Architecture professor Stuckeman participates in mobile public art installation

UNIVERSITY PARK, Pa. – Felecia Davis, associate professor of architecture in the Stuckeman School of the College of Arts and Architecture at Pennsylvania State University, is contributing to a mobile art installation that helps commemorate the liberators of Black Americans as part of her involvement as co-founder of the Black Reconstruction Collective (BRC).

The installation, titled “Unmonument,” consists of a matte black industrial steel elevator and made its New York debut on August 8 at the Weeksville Heritage Center in Brooklyn. It will travel to Syracuse, New York, in October and Bellefonte, Pennsylvania, in December before moving on to Los Angeles and Atlanta in 2025.

In addition to Davis, BRC co-founders Olalekan Jeyifous, Amanda Williams, Mitch McEwen, Sekou Cooke, J. Yolande Daniels and Emanuel Admassu are also participating in the traveling exhibition, which not only honors trailblazers of black history – such as Harriet Tubman, Nat Turner and Toussaint Louverture – but also aims to challenge preconceived notions about what monuments should look like.

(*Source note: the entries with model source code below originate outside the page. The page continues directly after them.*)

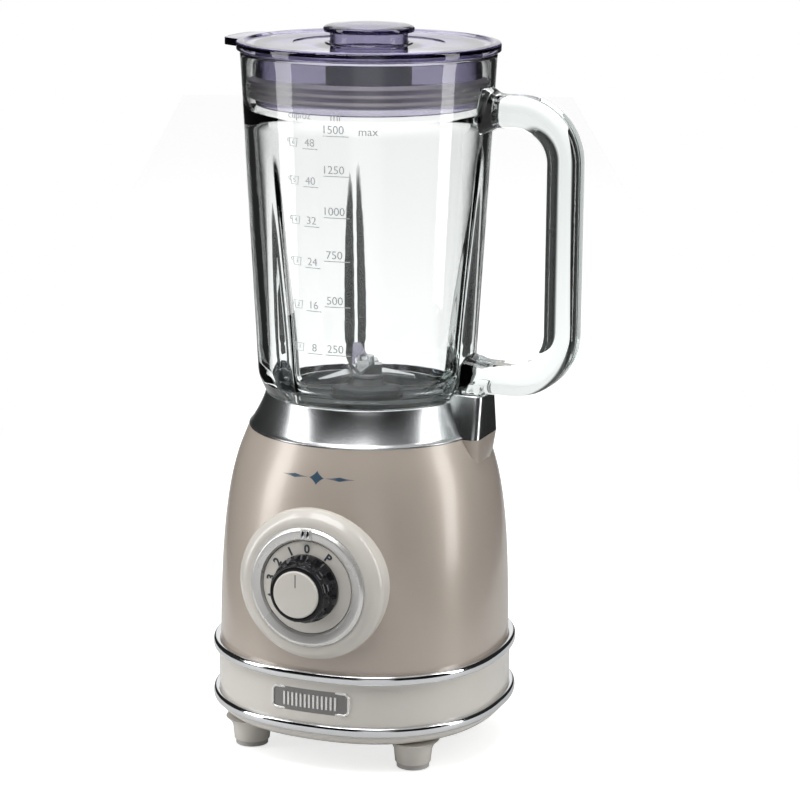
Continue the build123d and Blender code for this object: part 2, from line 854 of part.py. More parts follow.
def blade(reach, rise, level, turn):
    """Two sharpened arms on a flat hub: rise is how far the tips bend up."""
    thick = blade_thickness
    bend = 11.0
    side = outline(((0, level), (bend, level), (reach, level + rise), (reach, level + rise + thick),
                    (bend, level + thick), (0, level + thick)))
    arm = extrude(side, blade_width / 2, both=True)
    plan = Polygon((0, -blade_width / 2), (bend, -blade_width / 2), (reach, -1.5), (reach, 2.5),
                   (bend, blade_width / 2), (0, blade_width / 2), align=None)
    arm &= Pos(0, 0, level - 20) * extrude(plan, 50)
    both = arm + Rot(0, 0, 180) * arm
    return Rot(0, 0, turn) * (both - rod(shaft_radius, level - 1, level + thick + 1))


def blade_nut():
    low = blade_level + 2 * blade_thickness
    return extrude(Pos(0, 0, low) * RegularPolygon(7.0, 6), 5) - rod(shaft_radius, low - 1, low + 6)


# ---- Lid ----
def lid():
    plug_out = jug_mouth_radius - plug_clearance
    filler_out = filler_radius + filler_wall
    low = lid_under
    shape = lathe(
        (filler_radius, lid_face), (filler_out + 2, lid_face), (lid_radius - 5, lid_face, 1.0),
        (lid_radius - 3.2, lid_top, 1.5), (lid_radius, lid_top - 0.6, 1.6), (lid_radius, low, 0.6),
        (lid_radius - 2.2, low), (lid_radius - 2.2, low + 2.0), (plug_out, low + 2.0),
        (plug_out, lid_face - plug_depth, 0.8), (plug_out - 2.0, lid_face - plug_depth),
        (plug_out - 2.0, lid_face - lid_skin), (filler_out, lid_face - lid_skin),
        (filler_out, lid_face - filler_depth), (filler_radius, lid_face - filler_depth),
    )
    lug = Pos(-(lid_radius + tab_reach - 24) / 2, 0, low + 2.0) * extrude(
        RectangleRounded(tab_reach - lid_radius + 24, 2 * tab_half, 8), lid_edge - 2.0)
    return shape + (lug - rod(lid_radius - 6, low - 1, lid_top + 1))


def lid_gasket():
    plug_out = jug_mouth_radius - plug_clearance
    lip = jug_mouth_radius - gasket_clearance
    low = lid_face - plug_depth + 4
    high = low + gasket_height
    points = [(plug_out, low)]
    for start in (low, low + lip_pitch, low + 2 * lip_pitch):
        points += [(plug_out + lip_root, start), (lip, start + 1.0, 0.4), (lip, start + 2.2, 0.4),
                   (plug_out + lip_root, start + 3.4)]
    return lathe(*points, (plug_out + lip_root, high), (plug_out, high))


def filler_cap():
    neck = filler_radius - cap_clearance
    top = lid_face + cap_neck + cap_disc
    low = lid_face - filler_depth + 2
    return lathe(
        (0, top + cap_dome), (cap_radius - 6, top + cap_dome - 0.5), (cap_radius, top - 0.6, 1.6),
        (cap_radius, top - cap_disc, 0.8), (neck, top - cap_disc), (neck, low), (neck - filler_wall, low),
        (neck - filler_wall, top - cap_disc + 0.6), (0, top - cap_disc + 0.6),
    )


nodes = {
    "housing_shell": housing_shell(),
    "base_pan": base_pan(),
    "base_band": base_band(),
    "trim_ring_lower": trim_ring(pan_top),
    "trim_ring_upper": trim_ring(band_top),
    "foot_pads": foot_pads(),
    "base_screws": base_screws(),
    "badge_plate": badge_plate(),
    "cord_gland": cord_gland(),
    "collar": collar(),
    "jug_seat": jug_seat(),
    "seat_pad": seat_pad(),
    "safety_switch": safety_switch(),
    "dial_bezel": dial_bezel(),
    "dial_ring": dial_ring(),
    "dial_index": dial_index(),
    "rotary_switch": rotary_switch(),
    "control_board": control_board(),
    "stator_core": stator(),
    "field_coils": field_coils(),
    "motor_upper_bracket": motor_upper_bracket(),
    "motor_lower_bracket": motor_lower_bracket(),
    "upper_bearing": bearing(motor_top - bearing_height + 1),
    "lower_bearing": bearing(lower_bracket_top - bearing_height),
    "motor_bolts": motor_bolts(),
    "motor_mounts": motor_mounts(),
    "mount_screws": mount_screws(),
    "brush_holders": brush_holders(),
    "carbon_brushes": carbon_brushes(),
    "motor_shaft": motor_shaft(),
    "rotor_core": rotor_core(),
    "rotor_windings": rotor_windings(),
    "commutator": commutator(),
    "cooling_fan": cooling_fan(),
    "drive_coupling": drive_coupling(),
    "interlock_pin": interlock_pin(),
    "dial_skirt": dial_skirt(),
    "knob_grip": knob_grip(),
    "knob_cap": knob_cap(),
    "selector_shaft": selector_shaft(),
    "glass_jug": glass_jug(),
    "blade_holder": blade_holder(),
    "blade_seal": blade_seal(),
    "blade_bushes": blade_bushes(),
    "blade_shaft": blade_shaft(),
    "blade_washer": blade_washer(),
    "blade_lower": blade(blade_reach_down, -4.0, blade_level, 35),
    "blade_upper": blade(blade_reach_up, 9.0, blade_level + blade_thickness, 125),
    "blade_nut": blade_nut(),
    "driven_coupling": driven_coupling(),
    "lid": lid(),
    "lid_gasket": lid_gasket(),
    "filler_cap": filler_cap(),
}

boxes = [shape.bounding_box() for shape in nodes.values()]
tower_x = -(min(box.min.X for box in boxes) + max(box.max.X for box in boxes)) / 2
tower_y = -(min(box.min.Y for box in boxes) + max(box.max.Y for box in boxes)) / 2

os.makedirs("parts", exist_ok=True)
for name, shape in nodes.items():
    export_step(Pos(tower_x, tower_y, 0) * shape, f"parts/{name}.step")
print(f"{len(nodes)} nodes, tower axis at {tower_x:.3f}, {tower_y:.3f}")
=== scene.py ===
# %% [markdown]
# # A countertop blender, piece by piece
# The frame is the engineer's model: every piece has its place there already, so this
# lesson reads positions from it and spends its time on surfaces and finishes. All
# lengths are metres. We load the frame.

# %% Load the frame
import math
import bmesh
import bpy
from mathutils import Matrix, Vector


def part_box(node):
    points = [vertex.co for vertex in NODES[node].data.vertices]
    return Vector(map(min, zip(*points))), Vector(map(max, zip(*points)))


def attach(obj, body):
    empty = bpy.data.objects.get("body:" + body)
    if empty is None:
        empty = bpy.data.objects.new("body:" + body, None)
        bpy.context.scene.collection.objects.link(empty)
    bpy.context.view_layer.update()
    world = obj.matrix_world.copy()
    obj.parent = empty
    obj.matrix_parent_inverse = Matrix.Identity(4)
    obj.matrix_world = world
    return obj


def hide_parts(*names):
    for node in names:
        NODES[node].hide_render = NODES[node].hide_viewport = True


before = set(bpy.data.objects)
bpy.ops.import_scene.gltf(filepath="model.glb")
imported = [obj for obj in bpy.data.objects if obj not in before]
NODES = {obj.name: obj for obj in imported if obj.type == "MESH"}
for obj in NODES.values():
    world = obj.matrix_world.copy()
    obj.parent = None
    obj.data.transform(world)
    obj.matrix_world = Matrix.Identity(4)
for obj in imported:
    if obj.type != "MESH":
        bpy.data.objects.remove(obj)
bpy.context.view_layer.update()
MM = 0.001
print(len(NODES), "nodes loaded")

# %% [markdown]
# ## Where things are
# The blender is a tower on one vertical axis, the motor shaft. Its trim ring is
# symmetric about that axis, so the middle of the ring's box is the axis. Heights come
# from the boxes of the pieces themselves, never from guesses.

# %% The tower axis and the levels of the base
def half_width(node):
    """Half of a node's width, from left to right."""
    low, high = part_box(node)
    return (high[0] - low[0]) / 2


def front_face(node):
    """How far a node's front stands out from the tower's axis."""
    return AXIS.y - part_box(node)[0][1]


def middle_z(node):
    low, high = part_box(node)
    return (low[2] + high[2]) / 2


low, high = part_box("trim_ring_lower")
AXIS = Vector(((low[0] + high[0]) / 2, (low[1] + high[1]) / 2, 0))
RING_HALF = half_width("trim_ring_lower")
RING_Z = {"lower": middle_z("trim_ring_lower"), "upper": middle_z("trim_ring_upper")}
low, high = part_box("trim_ring_upper")
RING_TALL = high[2] - low[2]
BAND_LOW, BAND_HIGH = (corner[2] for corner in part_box("base_band"))
BAND_HALF = half_width("base_band")
HOUSING_LOW = BAND_HIGH + 1.0 * MM
low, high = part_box("collar")
COLLAR_LOW, LUG_TOP = low[2], high[2]
COLLAR_HALF, LUG_REACH = AXIS.x - low[0], high[0] - AXIS.x
BASE_POWER = 2.3
print("axis", [round(v, 4) for v in AXIS], "band", round(BAND_LOW, 4), round(BAND_HIGH, 4))

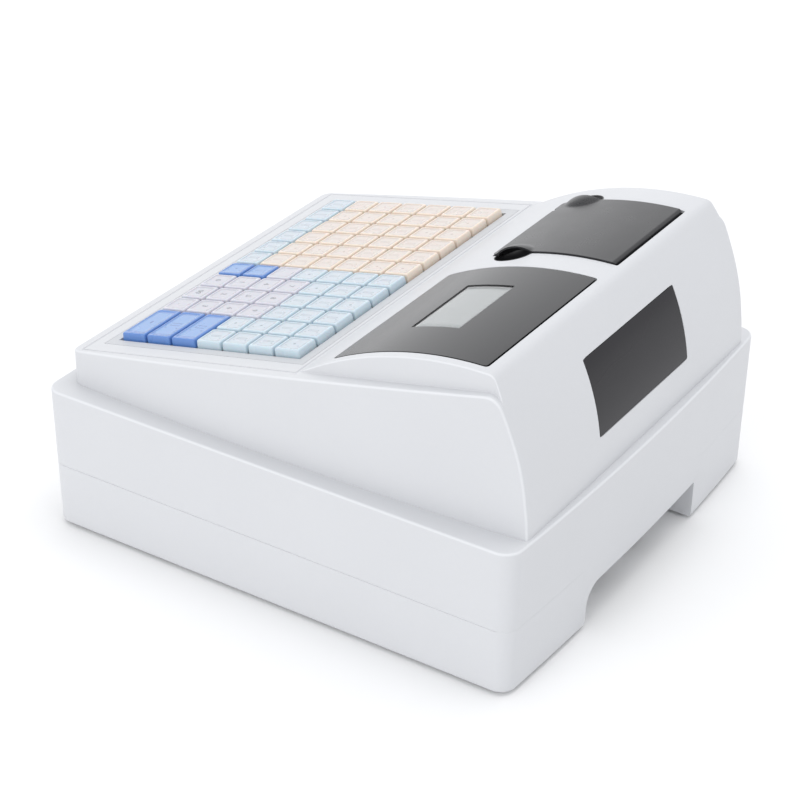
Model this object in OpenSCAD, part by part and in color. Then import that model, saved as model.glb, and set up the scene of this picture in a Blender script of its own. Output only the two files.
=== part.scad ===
// Electronic cash register with its keyboard, two displays and receipt printer in a wedge
// shaped shell, standing on a base that holds the cash drawer.
// Axes: X to the operator's right, Y from the operator to the customer, Z up, millimetres.
// Origin: centre of the footprint, at the underside of the rubber feet.

/* [Drawer base] */
// Width of the base at the rear
base_w_rear = 307; // [300:1:314]
// Width of the base at the front
base_w_front = 301; // [297:1:307]
// Depth of the base over its bowed rear
base_d = 332; // [328:1:338]
// Radius of the base's upright corners
base_corner_r = 11.5; // [9:0.5:12]
// How far the rear bows out at the middle
rear_bow = 4.5; // [2:0.5:6]
// Height of the seam between the two housings
seam_z = 43.6; // [42:0.2:46]
// Height of the base's top
base_top_z = 95.2; // [94:0.2:99]
// Wall thickness of the mouldings
wall = 3; // [2.6:0.1:3.2]
// Height of the rubber feet under the base
foot_h = 2; // [1.5:0.5:3]
// Diameter of a rubber foot
foot_d = 18; // [14:1:22]
// Width of the cable notch in the rear
notch_w = 138; // [128:1:142]
// Height of the cable notch above the feet
notch_top = 27.6; // [26:0.2:30]
// Depth of the cable notch behind the rear's middle
notch_depth = 29; // [26:1:30]
// Radius of the notch's upper corners
notch_r = 9; // [4:0.5:10]

/* [Upper shell] */
// Width of the shell at its front and rear
shell_w = 269.7; // [268:0.1:272]
// How far each side of the shell bows out
side_bow = 4.5; // [2:0.5:6]
// Ledge left on the base in front of the shell
front_ledge = 10.35; // [9:0.05:12]
// Ledge left on the base behind the shell
rear_ledge = 6; // [4:0.5:8]
// Height of the shell's front edge above the base
front_h = 21.8; // [20:0.1:24]
// Slope of the keyboard deck in degrees
deck_tilt = 11.75; // [11:0.25:12.5]
// Radius of the curved rear face
rear_arc_r = 143.4; // [140:0.2:147]
// Height of the upright part of the rear face
rear_upright = 7.1; // [6:0.1:9]
// Width of the raised hood
hood_w = 261; // [260:1:262]
// Radius of the hood's curved top
hood_arc_r = 205.5; // [203:0.5:210]
// Height of the hood's crest above the base
hood_h = 92; // [91:0.2:94]
// Distance of the crest in front of the shell's rear
hood_crest_in = 34.9; // [32:0.1:38]
// Rounding between the top and the rear face
brow_r = 6; // [5:0.5:8]
// Radius of the shell's upright corners
shell_corner_r = 6; // [5:0.5:8]

/* [Keyboard] */
// Distance between the centres of neighbouring keys in a row
key_pitch = 19.05; // [18.8:0.05:19.2]
// Gap between neighbouring keys
key_gap = 1.4; // [1.2:0.1:1.8]
// Height of a key's top above the deck
key_rise = 4.2; // [3.8:0.1:5]
// Height of a key's straight sides above the deck
key_shoulder = 3; // [2.4:0.1:3.4]
// Width of the bevel around a key's top
key_bevel = 0.9; // [0.6:0.1:1.4]
// How far a key goes down
key_travel = 2.4; // [2:0.1:2.6]
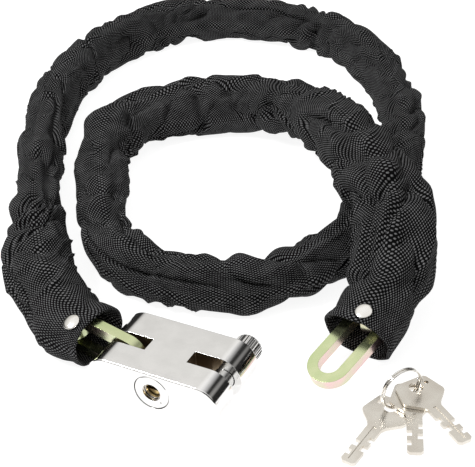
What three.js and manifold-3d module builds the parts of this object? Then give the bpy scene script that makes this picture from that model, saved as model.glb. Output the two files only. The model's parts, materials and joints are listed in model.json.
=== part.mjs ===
// Chain lock: a square-link chain in a woven sleeve, joined at one end to a push-bolt
// padlock body, with three flat keys on a split ring. Millimetres, +Z up.
//
// Frame: the origin is the centre of the lock body's underside, which lies on z = 0.
// +X points to the locking bolt's end of the body, -Y is the key face, +Y is the back.

import * as THREE from 'three';
import { mergeVertices } from 'three/addons/utils/BufferGeometryUtils.js';
import Module from 'manifold-3d';

const wasm = await Module();
wasm.setup();

// ---------------------------------------------------------------- driving dimensions

// Lock body: a bar of stadium section, its flat faces up and down, slotted at both ends.
const BODY_WIDTH = 70;
const BODY_DEPTH = 40;
const BODY_HEIGHT = 22;
const BODY_EDGE = 0.5;
const SLOT_FRONT = -5.2;
const SLOT_BACK = 3.2;
const SLOT_INNER_X = 11.3;

// Fixed pin that holds the first link, and the locking bolt that takes the last one.
const PIN_X = -24;
const PIN_RADIUS = 4.8;
const PIN_FRONT = -13;
const PIN_BACK = 13.2;
const BOLT_X = 26;
const BOLT_RADIUS = 5.1;
const BOLT_TIP = -13.4;
const KNOB_RADIUS = 7;
const KNOB_LENGTH = 9.6;
const KNOB_TEETH = 26;

// Key cylinder: a fixed housing with a turning core, three discs and a cam pin behind.
const HOUSING_RADIUS = 9;
const HOUSING_BACK = 7.6;
const CORE_RADIUS = 6.9;
const KEYHOLE_RADIUS = 4;
const DISC_THICKNESS = 2.2;
const DISC_PITCH = 4.6;
const CAM_THROW = 2.2;
const CAM_PIN_RADIUS = 1.2;
const CAM_SLOT_WIDTH = 3.9;
const LATCH_FRONT = 9.4;
const LATCH_THICKNESS = 3;
const LATCH_HALF_HEIGHT = 3;

// Chain: square wire links, alternately upright and flat, and the sleeve over them.
const LINK_COUNT = 40;
const WIRE = 5.4;
const LINK_OUTER_RADIUS = 11;
const LINK_INNER_RADIUS = LINK_OUTER_RADIUS - WIRE;
const LINK_INNER_LENGTH = 39.2;
const LINK_PLAY = 2.5;
const LAST_LINK_DROP = 0.3;
const SLEEVE_HALF_WIDTH = 16.5;
const SLEEVE_HALF_HEIGHT = 13.6;
const SLEEVE_CORNER = 10;
const SLEEVE_WALL = 1;
const SLEEVE_STEPS = 62;
const CHAIN_SAG = 0.6;
const RIVET_RADIUS = 4.3;

// Key and split ring.
const KEY_THICKNESS = 1.7;
const KEY_HOLE_RADIUS = 3.3;
const RING_RADIUS = 10.6;
const RING_WIRE = 1;
const RING_PITCH = 1.3;
const RING_CENTRE = [103.3, 29.3, 11.4];
const RING_AZIMUTH = 61.6;

const GAP = 0.3;
const MID_Z = BODY_HEIGHT / 2;
const HALF_DEPTH = BODY_DEPTH / 2;
const SLOT_MIDDLE = (SLOT_FRONT + SLOT_BACK) / 2;
const Z_AXIS = new THREE.Vector3(0, 0, 1);

// The sleeve's centreline, from the mouth beside the lock, round the outer turn, under
// the last stretch, round the inner turn and over the outer one to the free mouth.
const LYING = SLEEVE_HALF_HEIGHT + GAP;
const SLEEVE_ROUTE = [
  [-42.5, 2, LYING], [-62, 7.3, LYING], [-88, 26, LYING], [-124, 69, LYING],
  [-154, 114, LYING], [-184, 168, LYING], [-204, 217, LYING],
  [-210, 262, LYING], [-203, 304, LYING], [-182, 334, LYING], [-149, 350, LYING],
  [-110, 358, LYING], [-69, 354, LYING], [-38, 331, LYING], [-8, 296, LYING],
  [16, 257, LYING], [32, 213, LYING], [38, 172, LYING], [38, 140, LYING],
  [31, 109, LYING], [17, 81, LYING], [-5, 65, LYING], [-28, 58, LYING],
  [-54, 58, LYING], [-78, 73, LYING], [-108, 111, LYING], [-136, 158, LYING],
  [-141, 184, LYING], [-130, 208, LYING], [-110, 230, LYING],
  [-84, 242, 15], [-56, 240, 20], [-30, 224, 28.4], [-1, 196, 37.9],
  [25, 169, 42], [50, 142, 41.4], [66, 117, 36.5], [72, 98, 31],
  [75, 77, 20.8], [72, 53.5, LYING],
];
// The free link's tip, on the surface that the lock lies on.
const FREE_TIP = [62.5, 27, WIRE / 2 + GAP];

// ---------------------------------------------------------------- solids and booleans

// A manifold-3d solid from a closed three.js geometry.
function toSolid(geometry) {
  const plain = geometry.clone();
  plain.deleteAttribute('normal');
  plain.deleteAttribute('uv');
  const merged = mergeVertices(plain, 1e-4);
  return new wasm.Manifold(new wasm.Mesh({
    numProp: 3,
    vertProperties: new Float32Array(merged.attributes.position.array),
    triVerts: new Uint32Array(merged.index.array),
  }));
}

// A three.js geometry from a manifold-3d solid.
function toGeometry(solid) {
  const mesh = solid.getMesh();
  const geometry = new THREE.BufferGeometry();
  geometry.setAttribute('position', new THREE.BufferAttribute(mesh.vertProperties, 3));
  geometry.setIndex(new THREE.BufferAttribute(mesh.triVerts, 1));
  return geometry;
}

// The first geometry joined with the added ones, kept inside the within ones and less
// the cut ones.
function carve(base, { add = [], within = [], cut = [] }) {
  let solid = toSolid(base);
  for (const geometry of add) solid = solid.add(toSolid(geometry));
  for (const geometry of within) solid = solid.intersect(toSolid(geometry));
  for (const geometry of cut) solid = solid.subtract(toSolid(geometry));
  return toGeometry(solid);
}

function box(x0, x1, y0, y1, z0, z1) {
  const geometry = new THREE.BoxGeometry(x1 - x0, y1 - y0, z1 - z0);
  return geometry.translate((x0 + x1) / 2, (y0 + y1) / 2, (z0 + z1) / 2);
}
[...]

The BRC focused on the use of the humble industrial elevator because of its “inherently and intentionally unspectacular structure” and because it is “flexible, ignoble and movable.” The group described it as an infrastructure “to acknowledge the community that surrounds it, a beacon for celebration, gathering and coming together.”

The BRC’s multi-site approach is inspired by the surrealist ‘Exquisite Corpse’ game popular in the 1920s, in which each participant took turns writing or drawing on a piece of paper, folding it to conceal their contribution, and then passing it to the next player who made another contribution. Thus, ‘Unmonument’ is transformed at each installation site it comes into contact with, engaging visitors in a ‘call and response’ exercise.

“By adapting a refurbished maintenance elevator as a mobile site of intervention and then passing it on successively from one Black artist to the next – from place to place – the industrial object is transformed into a powerful yet accessible symbol of resilience and ingenuity,” said Jeyifous, who organized the installation in Brooklyn.